Where do the economics stabilize?
The market is still early, but the equilibrium is visible. Execution cost converges toward zero. Strategic value retains pricing power. The agencies that survive look less like production shops and more like management consultancies with an execution engine attached.
NXFLO is that execution engine. Multi-agent orchestration, persistent brand memory, integrated ad platform management, server-side tracking, and autonomous pipeline execution — all at infrastructure economics. The agency provides the strategy. The infrastructure provides the scale.
The $1 agency is not a future scenario. The economics are already here. The only question is how fast the market reorganizes around them.
The agencies that move first capture the margin. The ones that wait become the margin. Run your first autonomous campaign pipeline.
Frequently Asked Questions
What does the $1 agency mean?
The $1 agency refers to the economic shift where AI infrastructure reduces the marginal cost of campaign execution to near-zero — often under $1 per full campaign pipeline.

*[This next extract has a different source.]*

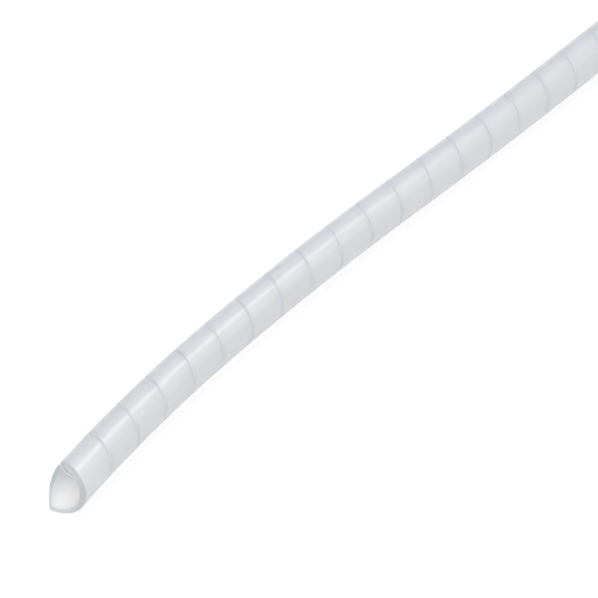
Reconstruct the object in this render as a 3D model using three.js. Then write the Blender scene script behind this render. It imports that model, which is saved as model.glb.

This does not mean agencies charge $1, but that the execution cost that previously required hours of human labor now costs pennies in compute.
How does AI infrastructure change agency pricing models?
AI infrastructure eliminates the billable-hour model by making execution nearly free. Agencies must shift from charging for production labor to charging for strategic value, client relationships, and outcomes. The ones that adapt become dramatically more profitable. The ones that don't get undercut by competitors running the same output at a fraction of the cost.
Will AI replace marketing agencies?
AI will not replace marketing agencies entirely, but it will replace the execution layer that most agencies bill for. Agencies that provide genuine strategic value, client relationships, and domain expertise will thrive with AI infrastructure as leverage. Agencies that primarily sell production labor — writing copy, building campaigns, managing ads — will be replaced by infrastructure.